- Born: November 4, 1988 (age 36) Chicago, Illinois
- Modeling information
- Height: 1.73 m (5 ft 8 in)
- Hair color: Brown
- Eye color: Blue
- Agency: The Lions (New York); Elite Model Management (Barcelona, Toronto); Select Model Management (Paris); Women Management (Milan); Models 1 (London); Modelwerk (Hamburg); MP Management (Atlanta, Los Angeles, Stockholm, Chicago) (mother agency);

= Ava Smith =

American model

Ava Smith is an American fashion model.

== Early life ==
Smith was born in Chicago. She has three siblings.

== Career ==
Smith was introduced to Elite Model Management's Chicago branch by a family friend. She appeared in a British Vogue editorial, a Russian Vogue editorial, a United Colors of Benetton advertisement, a Nordstrom advertisement, and walked for DKNY, Helmut Lang, and Thierry Mugler.

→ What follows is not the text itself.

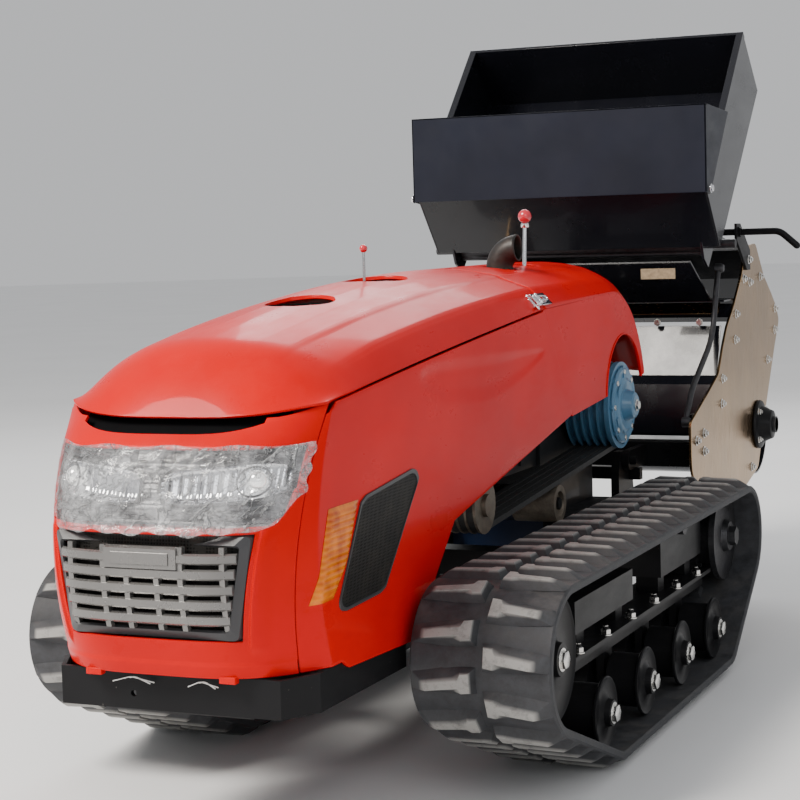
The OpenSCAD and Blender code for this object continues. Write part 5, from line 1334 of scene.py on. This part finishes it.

After finishing her education, she started modeling full-time in 2011. After signing with Wilhelmina Models, she walked in over 50 shows including Calvin Klein, Gucci, Dolce & Gabbana, Givenchy, YSL, Missoni, Isabel Marant, Rochas, and Chanel.

Smith was once ranked as a "Money Girl" by models.com

In 2014, she appeared in an ensemble campaign for Tommy Hilfiger, along with models such as Marlon Teixeira, Maud Welzen, Cora Emmanuel, and RJ King.